For those curious, none of the events added in Persona 5 Royal were mentioned during my playtime, and Royal-exclusive characters like Kasumi Yoshizawa and Takuto Maruki never appeared. If you’ve only played the original version of Persona 5, then you already know everything you need to know about the Phantom Thieves.

Since it was made by Warriors Series developer Omega Force, it’s easy to assume that Strikers is a full hack-and-slash spin-off in the likes of Hyrule Warriors: Age of Calamity. This is backed up by the fact that the combat mechanics are pulled directly from other Musou games, but that is where the comparison ends. With its full-fledged dungeons, lengthy cutscenes, and complex persona fusion system, Persona 5 Strikers is certainly not a Musou game. But it’s also not quite a Persona game either.

Although you spend some time in the real world gathering intel on Alice and talking to friends, the social simulation side of the Persona franchise was almost entirely missing from the first arc of the game. You don’t go to school except for one scene that happens to take place at Shujin Academy, and you won’t be deciding whether you should play darts with friends or hang out with a monk in a dance club each day. The in-game calendar only advances with story events that are triggered by your actions in the Jail, shifting the game’s focus away from Joker’s student life and more towards his antics as a Phantom Thief.

Thankfully fighting shadows and exploring the Metaverse is just as fun in an action game as it was in a turn-based RPG. Gameplay in the Jails is pretty much exactly what you’d imagine from putting Musou combat directly into Persona 5, and the ability to leap into the air between vantage points adds a level of verticality that the Warriors series has rarely explored. The simple addition of a jump button adds a lot to the flow of battle, and the elemental weakness system from traditional Persona games has been incorporated perfectly. The option to stop time in order to select your personas’ skills helps keep the frantic chaos of battle manageable, and the ability to immediately jump onto a weakened enemy with an All-Out Attack is the perfect hook to get right back into the fast-paced action after a slow, deliberate choice.

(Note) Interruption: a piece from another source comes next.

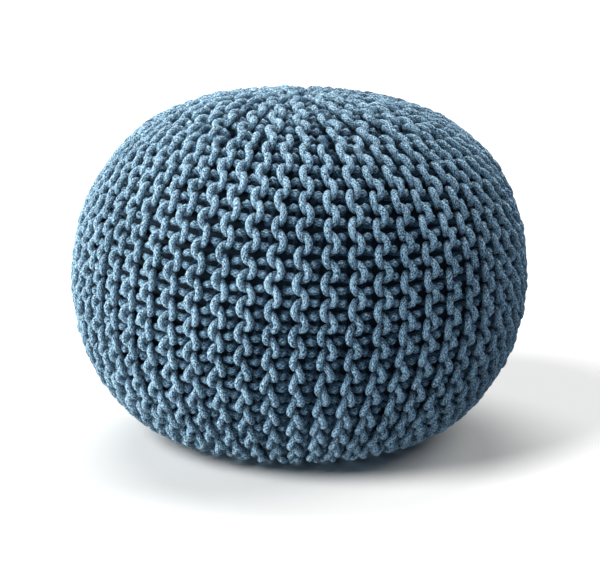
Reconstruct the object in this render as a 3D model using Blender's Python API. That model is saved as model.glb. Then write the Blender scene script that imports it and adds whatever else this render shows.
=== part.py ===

The only downside to combat is that it’s easy to run out of SP much quicker in an action game than a turn-based RPG, and with SP-restoring items as scarce in Strikers’ first arc as they are at the beginning of the original Persona 5, you’ll find yourself locked out of your persona’s abilities pretty often. This never turned into a huge problem since leaving the Metaverse via one of the many checkpoints in the Jail fully restores your HP and SP, but the need to regularly stop the action and sit through loading screens of going back and forth between the Metaverse and the real world can kill the game’s flow on a macro level pretty easily.

As for the Switch version’s performance, I’m incredibly impressed with how Persona 5 Strikers runs on Nintendo’s hybrid handheld. Though the framerate is capped at 30fps and the resolution is noticeably lower than PS4 and PC, the overall game experience is shockingly consistent. I rarely noticed any frame drops during even the most chaotic battles, and the aesthetic flair Persona 5 is known for has not been compromised to run on Switch. It’s surprising that a multiplatform game can run so much better than a Switch exclusive like Hyrule Warriors: Age of Calamity, which was developed by the same studio and released half a year later in Japan than Strikers was.

When I heard from impressions of the Japanese version that Persona 5 Strikers was more of a story-driven RPG than a musou game, I was a bit worried that the game would be a half-measure between two genres. I’m excited to be wrong about that, as Omega Force has done a great job merging two disparate genres together into an entirely new experience. It’s not quite a Musou game or a Persona game, but it’s tapped into my love of both franchises to create something that I’m looking forward to seeing more of.